Robert Percell Ferguson (May 9, 1929 – November 26, 2006), who performed as H-Bomb Ferguson, was an American jump blues singer. He was an early pioneer of the rock and roll style of the mid-1950s, featuring driving rhythm, intensely shouted vocals, honking tenor saxophone solos, and outlandish personal appearance. Ferguson sang and played piano in a flamboyant style, wearing colorful wigs.
Bobby Ferguson was the 11th of twelve children born to Irene and Reverend Alonzo Ferguson. At age six, he began playing piano in his father's store front Baptist church. Deciding that the boy had talent, the Reverend paid for piano lessons for his son, demanding that he stuck to sacred melodies on the 88s. Ferguson had other ideas, recalling "After church was over, while the people was all standing outside talking, me and my friends would run back inside and I'd play the blues on the piano.”
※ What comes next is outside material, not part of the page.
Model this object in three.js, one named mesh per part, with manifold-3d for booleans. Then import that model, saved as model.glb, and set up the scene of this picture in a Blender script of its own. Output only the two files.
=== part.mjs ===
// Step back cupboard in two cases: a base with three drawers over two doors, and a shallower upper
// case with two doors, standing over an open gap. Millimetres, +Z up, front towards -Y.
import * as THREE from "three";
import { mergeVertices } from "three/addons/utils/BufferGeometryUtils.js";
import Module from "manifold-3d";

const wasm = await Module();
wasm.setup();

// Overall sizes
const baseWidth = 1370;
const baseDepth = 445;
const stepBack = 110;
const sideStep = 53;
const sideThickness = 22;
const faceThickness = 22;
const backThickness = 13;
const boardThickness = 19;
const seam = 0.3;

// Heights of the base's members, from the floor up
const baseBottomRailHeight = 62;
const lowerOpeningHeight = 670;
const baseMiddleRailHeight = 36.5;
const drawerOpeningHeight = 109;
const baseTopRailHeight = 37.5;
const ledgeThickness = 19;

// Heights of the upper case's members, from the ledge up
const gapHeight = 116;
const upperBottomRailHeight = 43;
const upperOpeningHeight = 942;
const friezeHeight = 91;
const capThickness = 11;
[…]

At the age of 19, Ferguson was on the road with Joe Liggins and the Honeydrippers. They moved to New York, where Ferguson branched off on his own, getting a gig at the nightclub Baby Grand Club in Harlem, billed as "The Cobra Kid." A blues shouter, he first recorded as Bob Ferguson in New York in 1950, for Derby Records, whose drummer Jack "The Bear" Parker (according to most sources) gave him the nickname "H-Bomb" and became his manager. His debut was followed by releases on Atlas and Prestige, before he signed a recording contract with Savoy Records in 1951. Several saxophone-driven singles followed, in the style of Wynonie Harris, and "Good Lovin'" was regionally successful though failing to reached the national charts.
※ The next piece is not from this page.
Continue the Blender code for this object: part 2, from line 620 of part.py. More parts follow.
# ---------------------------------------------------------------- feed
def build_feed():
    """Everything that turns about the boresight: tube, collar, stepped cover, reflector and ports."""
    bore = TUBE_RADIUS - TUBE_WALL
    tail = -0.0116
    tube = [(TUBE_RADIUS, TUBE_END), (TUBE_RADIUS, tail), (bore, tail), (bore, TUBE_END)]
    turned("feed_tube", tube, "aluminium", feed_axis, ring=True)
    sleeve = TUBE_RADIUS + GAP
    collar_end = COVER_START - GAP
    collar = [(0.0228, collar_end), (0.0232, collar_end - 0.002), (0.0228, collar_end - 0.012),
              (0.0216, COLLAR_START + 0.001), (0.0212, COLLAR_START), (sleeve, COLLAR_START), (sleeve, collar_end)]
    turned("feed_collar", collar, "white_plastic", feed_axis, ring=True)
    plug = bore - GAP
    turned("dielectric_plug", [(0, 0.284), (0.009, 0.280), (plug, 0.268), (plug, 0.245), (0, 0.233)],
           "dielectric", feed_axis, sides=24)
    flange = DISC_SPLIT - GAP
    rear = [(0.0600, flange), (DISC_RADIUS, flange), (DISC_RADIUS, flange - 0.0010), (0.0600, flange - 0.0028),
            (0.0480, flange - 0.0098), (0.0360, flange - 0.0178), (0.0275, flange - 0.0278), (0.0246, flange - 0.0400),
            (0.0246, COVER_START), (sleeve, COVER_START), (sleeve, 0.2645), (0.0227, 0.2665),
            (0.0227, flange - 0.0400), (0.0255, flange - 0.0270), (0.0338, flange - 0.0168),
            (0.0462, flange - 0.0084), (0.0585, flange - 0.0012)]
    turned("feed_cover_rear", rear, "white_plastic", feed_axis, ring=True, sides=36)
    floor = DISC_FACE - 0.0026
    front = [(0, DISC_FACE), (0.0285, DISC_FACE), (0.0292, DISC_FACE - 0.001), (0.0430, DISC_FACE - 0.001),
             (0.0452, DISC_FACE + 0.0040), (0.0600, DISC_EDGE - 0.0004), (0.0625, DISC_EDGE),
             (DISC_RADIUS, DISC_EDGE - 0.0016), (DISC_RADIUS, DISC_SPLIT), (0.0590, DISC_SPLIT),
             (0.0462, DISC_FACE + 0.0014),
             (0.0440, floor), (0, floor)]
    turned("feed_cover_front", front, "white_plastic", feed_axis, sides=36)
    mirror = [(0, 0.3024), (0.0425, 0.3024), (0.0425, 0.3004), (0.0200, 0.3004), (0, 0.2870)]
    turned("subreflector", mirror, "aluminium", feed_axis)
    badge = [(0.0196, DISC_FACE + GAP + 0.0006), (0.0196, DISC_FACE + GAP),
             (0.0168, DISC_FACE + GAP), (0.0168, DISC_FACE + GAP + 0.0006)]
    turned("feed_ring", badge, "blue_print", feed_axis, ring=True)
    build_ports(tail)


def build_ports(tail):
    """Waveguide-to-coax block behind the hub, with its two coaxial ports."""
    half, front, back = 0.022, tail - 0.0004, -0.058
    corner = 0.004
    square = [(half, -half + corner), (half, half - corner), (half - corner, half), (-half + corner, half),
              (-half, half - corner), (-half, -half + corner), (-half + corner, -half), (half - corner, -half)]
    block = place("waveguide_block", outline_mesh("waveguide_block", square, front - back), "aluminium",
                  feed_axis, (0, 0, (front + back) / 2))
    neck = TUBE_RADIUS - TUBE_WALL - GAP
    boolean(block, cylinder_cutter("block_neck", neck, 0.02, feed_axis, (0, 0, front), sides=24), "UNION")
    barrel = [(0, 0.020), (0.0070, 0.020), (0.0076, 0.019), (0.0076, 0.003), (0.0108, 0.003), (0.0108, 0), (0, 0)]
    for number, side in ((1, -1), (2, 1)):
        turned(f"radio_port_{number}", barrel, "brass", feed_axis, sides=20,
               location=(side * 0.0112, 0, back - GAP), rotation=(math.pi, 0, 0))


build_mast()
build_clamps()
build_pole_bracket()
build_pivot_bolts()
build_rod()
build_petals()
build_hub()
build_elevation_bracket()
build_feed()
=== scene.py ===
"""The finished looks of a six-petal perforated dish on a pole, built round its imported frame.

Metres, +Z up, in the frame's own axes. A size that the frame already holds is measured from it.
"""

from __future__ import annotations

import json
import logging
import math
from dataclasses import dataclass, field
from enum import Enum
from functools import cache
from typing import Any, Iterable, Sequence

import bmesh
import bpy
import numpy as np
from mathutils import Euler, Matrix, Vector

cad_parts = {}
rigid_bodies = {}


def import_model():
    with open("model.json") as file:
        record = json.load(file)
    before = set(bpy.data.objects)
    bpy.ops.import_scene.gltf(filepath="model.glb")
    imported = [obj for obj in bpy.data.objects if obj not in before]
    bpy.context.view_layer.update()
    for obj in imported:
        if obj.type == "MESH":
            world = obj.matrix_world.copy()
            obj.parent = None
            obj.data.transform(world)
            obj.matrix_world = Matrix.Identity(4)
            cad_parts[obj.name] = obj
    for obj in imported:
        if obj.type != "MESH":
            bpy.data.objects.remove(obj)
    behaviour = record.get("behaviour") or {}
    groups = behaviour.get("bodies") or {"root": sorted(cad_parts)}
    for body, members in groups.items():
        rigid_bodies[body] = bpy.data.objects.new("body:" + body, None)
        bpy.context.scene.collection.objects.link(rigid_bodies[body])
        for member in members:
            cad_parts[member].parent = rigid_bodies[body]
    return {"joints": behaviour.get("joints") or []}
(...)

Unique as the name was, H-Bomb was pushed to imitate the blues shouter style of Wynonie Harris. They were often paired in billing, with on stage antics of H-Bomb mimicking Wynonie. Though they were closely associated, they were not close, and H-Bomb lobbied to be able to create his own style. About his early recordings, H-Bomb says: "They were going for a big band sound. I always loved the sax. Bass, piano, and four horns were used. And I played with some of the best! Guitar played a minor part. I wasn't playing piano in most of these recordings. At the time, they said my voice came out much better if I stood at the mike and didn't play the piano."
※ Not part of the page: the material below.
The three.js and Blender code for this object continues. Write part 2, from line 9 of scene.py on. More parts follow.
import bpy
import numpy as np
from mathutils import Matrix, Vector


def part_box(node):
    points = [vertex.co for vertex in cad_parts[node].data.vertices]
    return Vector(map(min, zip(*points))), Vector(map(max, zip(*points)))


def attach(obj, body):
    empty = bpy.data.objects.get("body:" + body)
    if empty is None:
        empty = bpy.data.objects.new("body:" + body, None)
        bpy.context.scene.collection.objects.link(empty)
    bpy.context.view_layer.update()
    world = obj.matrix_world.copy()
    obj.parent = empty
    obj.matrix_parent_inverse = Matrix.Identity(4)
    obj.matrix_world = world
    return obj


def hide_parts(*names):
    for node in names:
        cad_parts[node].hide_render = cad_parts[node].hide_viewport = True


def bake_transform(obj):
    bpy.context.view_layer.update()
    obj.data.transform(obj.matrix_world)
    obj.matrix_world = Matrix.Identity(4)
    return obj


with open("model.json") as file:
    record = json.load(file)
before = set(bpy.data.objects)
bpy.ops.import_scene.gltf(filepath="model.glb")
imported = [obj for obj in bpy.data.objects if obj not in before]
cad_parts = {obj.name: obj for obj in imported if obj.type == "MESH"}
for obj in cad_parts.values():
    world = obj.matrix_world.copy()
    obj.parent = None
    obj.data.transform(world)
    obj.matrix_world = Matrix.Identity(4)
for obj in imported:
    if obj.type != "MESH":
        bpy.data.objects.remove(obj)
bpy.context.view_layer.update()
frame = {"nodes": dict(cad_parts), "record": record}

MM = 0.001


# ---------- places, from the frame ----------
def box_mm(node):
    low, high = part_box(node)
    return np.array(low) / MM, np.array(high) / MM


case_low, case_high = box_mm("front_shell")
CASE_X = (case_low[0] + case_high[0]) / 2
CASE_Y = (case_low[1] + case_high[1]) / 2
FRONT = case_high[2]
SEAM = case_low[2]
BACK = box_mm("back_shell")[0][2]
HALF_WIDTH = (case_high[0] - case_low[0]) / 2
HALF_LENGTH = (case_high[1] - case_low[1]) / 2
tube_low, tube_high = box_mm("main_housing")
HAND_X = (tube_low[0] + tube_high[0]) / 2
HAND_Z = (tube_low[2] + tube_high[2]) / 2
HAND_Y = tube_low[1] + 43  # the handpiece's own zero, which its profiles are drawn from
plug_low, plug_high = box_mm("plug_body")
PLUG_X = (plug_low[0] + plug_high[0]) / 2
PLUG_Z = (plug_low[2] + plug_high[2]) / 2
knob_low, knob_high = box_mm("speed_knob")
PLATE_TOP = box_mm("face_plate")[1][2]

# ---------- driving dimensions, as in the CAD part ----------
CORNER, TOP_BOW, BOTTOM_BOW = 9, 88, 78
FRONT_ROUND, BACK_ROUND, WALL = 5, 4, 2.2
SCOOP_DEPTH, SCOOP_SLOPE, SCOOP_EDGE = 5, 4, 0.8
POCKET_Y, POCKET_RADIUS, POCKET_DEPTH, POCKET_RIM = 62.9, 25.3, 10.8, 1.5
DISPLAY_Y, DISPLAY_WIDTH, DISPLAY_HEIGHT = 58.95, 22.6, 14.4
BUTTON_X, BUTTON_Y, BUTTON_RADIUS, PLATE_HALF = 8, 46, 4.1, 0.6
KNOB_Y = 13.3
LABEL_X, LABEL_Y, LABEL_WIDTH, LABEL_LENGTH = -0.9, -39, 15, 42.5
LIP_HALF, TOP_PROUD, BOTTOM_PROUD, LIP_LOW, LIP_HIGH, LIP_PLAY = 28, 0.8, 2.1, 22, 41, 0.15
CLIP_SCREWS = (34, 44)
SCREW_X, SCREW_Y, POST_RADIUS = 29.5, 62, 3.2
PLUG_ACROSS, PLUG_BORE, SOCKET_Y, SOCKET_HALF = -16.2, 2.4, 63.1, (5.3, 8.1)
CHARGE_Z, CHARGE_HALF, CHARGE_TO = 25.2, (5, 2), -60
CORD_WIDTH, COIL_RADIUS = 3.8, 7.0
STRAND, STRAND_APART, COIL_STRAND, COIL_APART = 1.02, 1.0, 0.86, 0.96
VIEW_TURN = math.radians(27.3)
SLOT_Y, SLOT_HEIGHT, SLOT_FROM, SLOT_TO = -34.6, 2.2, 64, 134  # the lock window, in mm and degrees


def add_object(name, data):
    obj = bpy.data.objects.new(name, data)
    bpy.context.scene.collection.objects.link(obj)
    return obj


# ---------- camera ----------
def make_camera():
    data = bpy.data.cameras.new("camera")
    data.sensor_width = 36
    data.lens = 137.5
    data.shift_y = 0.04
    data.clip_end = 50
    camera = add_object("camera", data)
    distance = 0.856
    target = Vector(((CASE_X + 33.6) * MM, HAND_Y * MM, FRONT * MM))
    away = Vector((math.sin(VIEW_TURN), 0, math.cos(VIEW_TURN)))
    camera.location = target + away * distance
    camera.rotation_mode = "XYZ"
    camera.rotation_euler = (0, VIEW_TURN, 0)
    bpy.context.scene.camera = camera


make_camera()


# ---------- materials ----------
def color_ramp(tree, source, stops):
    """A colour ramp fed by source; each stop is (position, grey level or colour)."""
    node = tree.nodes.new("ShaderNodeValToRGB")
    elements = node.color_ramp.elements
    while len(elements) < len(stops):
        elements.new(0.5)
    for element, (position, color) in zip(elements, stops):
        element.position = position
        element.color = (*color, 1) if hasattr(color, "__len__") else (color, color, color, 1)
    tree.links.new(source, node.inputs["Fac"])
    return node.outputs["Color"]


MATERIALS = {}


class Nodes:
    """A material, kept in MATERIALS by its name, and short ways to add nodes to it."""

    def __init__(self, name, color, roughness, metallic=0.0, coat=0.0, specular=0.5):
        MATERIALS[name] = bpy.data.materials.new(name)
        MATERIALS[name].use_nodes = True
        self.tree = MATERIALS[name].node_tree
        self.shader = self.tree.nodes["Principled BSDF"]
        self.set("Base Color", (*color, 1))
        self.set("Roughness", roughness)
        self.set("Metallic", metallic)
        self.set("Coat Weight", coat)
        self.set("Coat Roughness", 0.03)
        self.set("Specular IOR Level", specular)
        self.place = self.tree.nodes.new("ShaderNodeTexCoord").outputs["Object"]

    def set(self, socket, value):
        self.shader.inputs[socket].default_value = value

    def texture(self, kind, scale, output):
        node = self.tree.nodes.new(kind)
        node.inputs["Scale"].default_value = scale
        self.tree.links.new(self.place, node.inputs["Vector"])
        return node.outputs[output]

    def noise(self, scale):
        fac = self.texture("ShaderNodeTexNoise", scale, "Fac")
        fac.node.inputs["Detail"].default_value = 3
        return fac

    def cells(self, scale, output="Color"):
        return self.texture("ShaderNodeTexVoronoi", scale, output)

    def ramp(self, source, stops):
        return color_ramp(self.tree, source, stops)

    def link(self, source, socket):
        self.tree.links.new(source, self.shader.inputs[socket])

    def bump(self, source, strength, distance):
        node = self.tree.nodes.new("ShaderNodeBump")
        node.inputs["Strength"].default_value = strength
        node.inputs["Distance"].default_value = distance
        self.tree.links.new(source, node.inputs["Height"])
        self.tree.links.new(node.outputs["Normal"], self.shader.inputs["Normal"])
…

H-Bomb made the circuit of regional clubs, singing and telling jokes in vaudeville tradition. He worked with Ruth Brown, Clarence ""Gatemouth" Brown, Willis "Gatortail" Jackson and Bullmoose Jackson, and did comedy with Redd Foxx. After nine years in New York City, Ferguson moved to Cincinnati in 1957 and signed with King Records. He formed his own band, "H-Bomb Ferguson and his Mad Lads", and quickly became a regional favourite. He was now honing his own style, away from Wynonie Harris, with funky piano. Popular singles on Federal (King's subsidiary) were "Mary, Little Mary" and especially "Midnight Ramblin' Tonight", which has been reissued on many compilations. But these would be his final releases for some 25 years, though he kept travelling and performing throughout the 1960s.
After a short retirement in the '70s during which he drove a garbage truck, H-Bomb found that he could not quit the music business, and came out in his now renowned wigs. A new persona with each set! Among his international stellar performances are : Blues Estafette Holland (Utrecht) in 1988 and 1991. He performed two encore performance at '92 Chicago Blues Festival, The British R & B Festival Colne, Lancashire, England 1994, Lugano (Switzerland) Blues To Bop Festival in 1993 and 1994 and Rhythm Riot Festival in Rye, East Sussex (UK) in November 2001. In 2005 he performed at the 4th Ponderosa Stomp.
H-Bomb returned to the recording studio in 1985 for two singles on the Radiation label and backed by his new band, The Medicine Men, waxed his first album in 1993, "Wiggin' Out" for Chicago's Earwig label. It showed him to be as wild as ever. His Savoy recordings were collected on an LP in 1986 ("Life Is Hard", Savoy Jazz SJL 1176). His early work was featured in a compilation album, H-Bomb Ferguson: Big City Blues, 1951-54. A documentary was made of his life, entitled The Life And Times Of H-Bomb Ferguson. He got the Cammy Lifetime Achievement Award March 9, 2003.
H-Bomb became a regular on the blues and R&B festival circuit, keeping Cincinnati as his home base until two weeks prior to his death during 2006 at the Hospice of Cincinnati, of complications from emphysema and cardiopulmonary disease, aged 77.